In this case, the appellant wished to present testimony in rebuttal as to rehabilitation costs, ostensibly in response to similar testimony by one of the Authority's witnesses. During the initial presentation of his case, however, the appellant had testified extensively as to his past attempts at rehabilitation, and as to his plans for further rehabilitation which the condemnation had cut short. The appellant never disputed the fact that the house was not habitable at the time of condemnation nor that extensive rehabilitation would be necessary in order to give the house any value. The cost of such rehabilitation was always a necessary element of the appellant's case and was not made necessary merely by the testimony of the Authority's witness.
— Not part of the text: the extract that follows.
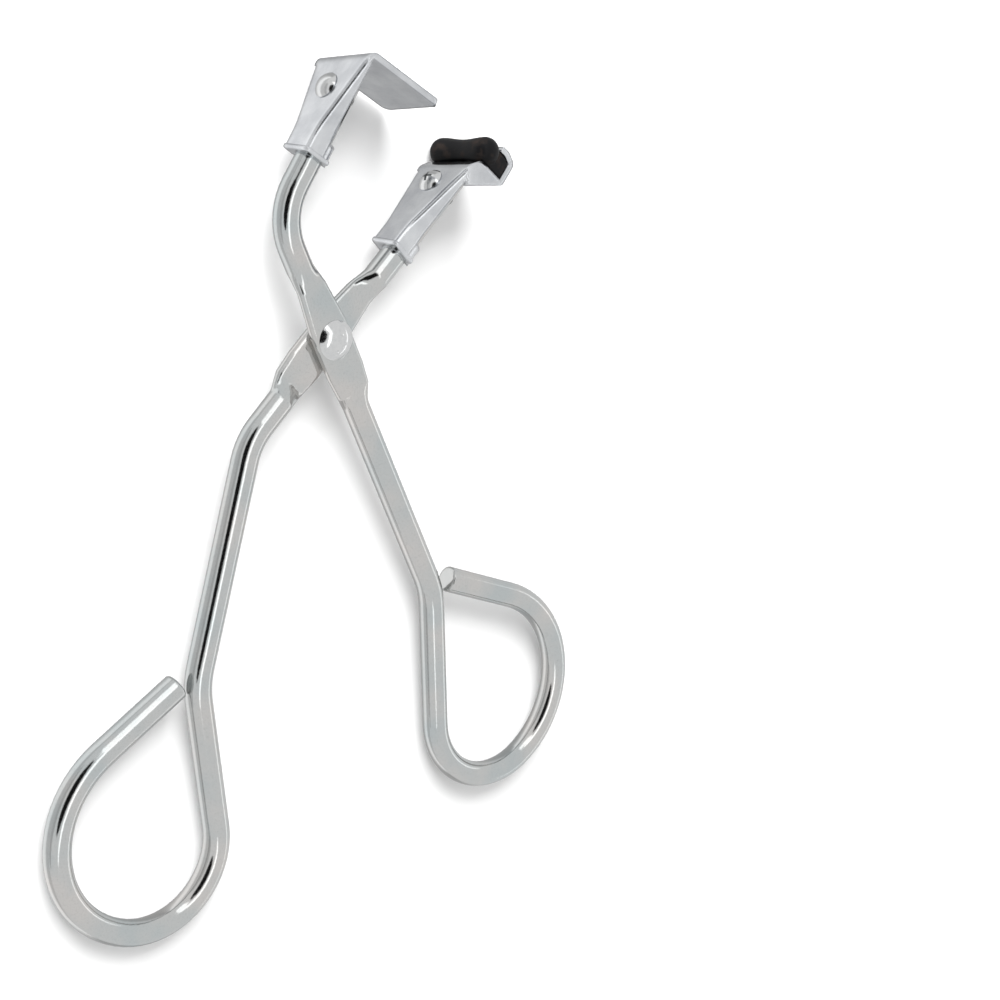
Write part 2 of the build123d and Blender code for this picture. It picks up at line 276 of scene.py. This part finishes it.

The proposed rebuttal evidence, therefore, was not for the purpose of impeaching the Authority's witness nor in response to new matter raised by the Authority, and the appellant had no right to introduce this evidence by way of rebuttal. Nor did the court below

[ 6 Pa. Commw. Page 103]

    abuse its discretion by refusing to permit this evidence in rebuttal. Its introduction at that time was clearly a matter for the lower court to determine, and, there being no abuse of discretion nor mistake of law by the lower court either in the exclusion of this evidence or in refusing to grant a new trial, the judgment of the lower court is, therefore, affirmed.